La puesta en escena de ayer en la Casa Blanca es tan alarmante o más que la confrontación arancelaria global activada por Donald Trump desde su arribo al poder.
Este lunes, el presidente estadounidense recibió en el Despacho Oval a su similar, nunca mejor dicho, de El Salvador, Nayib Bukele. Se trata de dos mandatarios tan poderosos en sus respectivos países como abiertamente desdeñosos del Estado de derecho.
La sintonía y la simpatía entre ellos se traduce en un riesgo para ciudadanos de cualquier país, incluso Estados Unidos mismo. Porque Trump, se ha informado, no descarta recluir en las prisiones de Bukele a ciudadanos estadounidenses.
Atestiguar la forma en que fraternizan ambos presidentes, y sobre todo, la manera en que desdeñan el destino de una persona que por “error administrativo” fue desterrada de Estados Unidos y encarcelada en El Salvador, es como ver la precuela de El cuento de la criada.
¿Es exagerado decir que el libro de la canadiense Margaret Atwood, también adaptado en una serie, con sus dictadores teócratas está a poco de quedarse corto?
Trump y Bukele desdeñan la petición de la Suprema Corte de Estados Unidos para repatriar al residente legal de origen salvadoreño Kilmar Armando Ábrego García. Uno y otro se encogen de hombros lo mismo ante los ruegos de su familia que frente a críticas de juristas y activistas.
Ábrego García migró sin documentos a Estados Unidos, pero pudo permanecer ahí gracias a que Washington dio credibilidad al alegato de que si volvía a El Salvador su vida correría peligro. Eso fue antes de Trump. Ahora la administración abandona a su suerte a Kilmar.
El mensaje es ominoso. Nada importa más a Trump que cultivar su imagen de duro e inflexible en política migratoria. Sobre todo, lo cual es muy preocupante para México, ahora que su guerra comercial tiene hoyos en la línea de flotación.
Trump y Bukele pretenden sociedades obedientes, prensa silenciada y nulos contrapesos. Si el segundo ya se reeligió cambiando a modo las leyes, el primero ya dijo que buscar un tercer periodo no es broma.
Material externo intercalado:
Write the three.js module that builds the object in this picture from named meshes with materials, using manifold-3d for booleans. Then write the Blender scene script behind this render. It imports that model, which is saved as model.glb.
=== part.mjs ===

Y ambos prometen más seguridad a costa de derechos, más discrecionalidad de los gobernantes en detrimento de los diques que sirven para prevenir y contener errores, autoritarismos y atrocidades.
Una vez más la realidad hace pininos al disputar a novelas como la citada de Atwood el delirio de excesos e injusticias probables cuando una democracia se deschaveta por los abusos de unos y la pasividad e impotencia de muchos.
La suerte de Kilmar Armando Ábrego García podría ser la de cualquier ciudadano entregado a un destino, además de incierto e injusto, inhumano: sus derechos pisoteados para robarle dignidad, a fin de que otros sientan miedo de alzar la voz y de protestar en solidaridad.
Por eso, Trump y Bukele se niegan a regresar a Kilmar a su familia: para que la gente crea que el poder de aquellos es irremontable. No lo es. Porque eso de “la dictadura perfecta” –Vargas Llosa, desde luego– fue genial porque subrayaba un oxímoron.
La democracia es imperfecta, pero tiene la virtud de que sus hijas e hijos reconocen las deficiencias de ese modelo. Todas las dictaduras son aún más imperfectas.
Envanecidos por el poder, Trump y Bukele no advierten que sus presidencias serán deslavadas por quienes añoran la imperfección de jueces que interfieren, prensa que molesta y ciudadanía que exige derechos.
Mejor una democracia que se sienta agraviada porque cualquier Kilmar es sobajado, que una donde los presidentes acuerdan el destino de las personas como si de un mondadientes se tratara.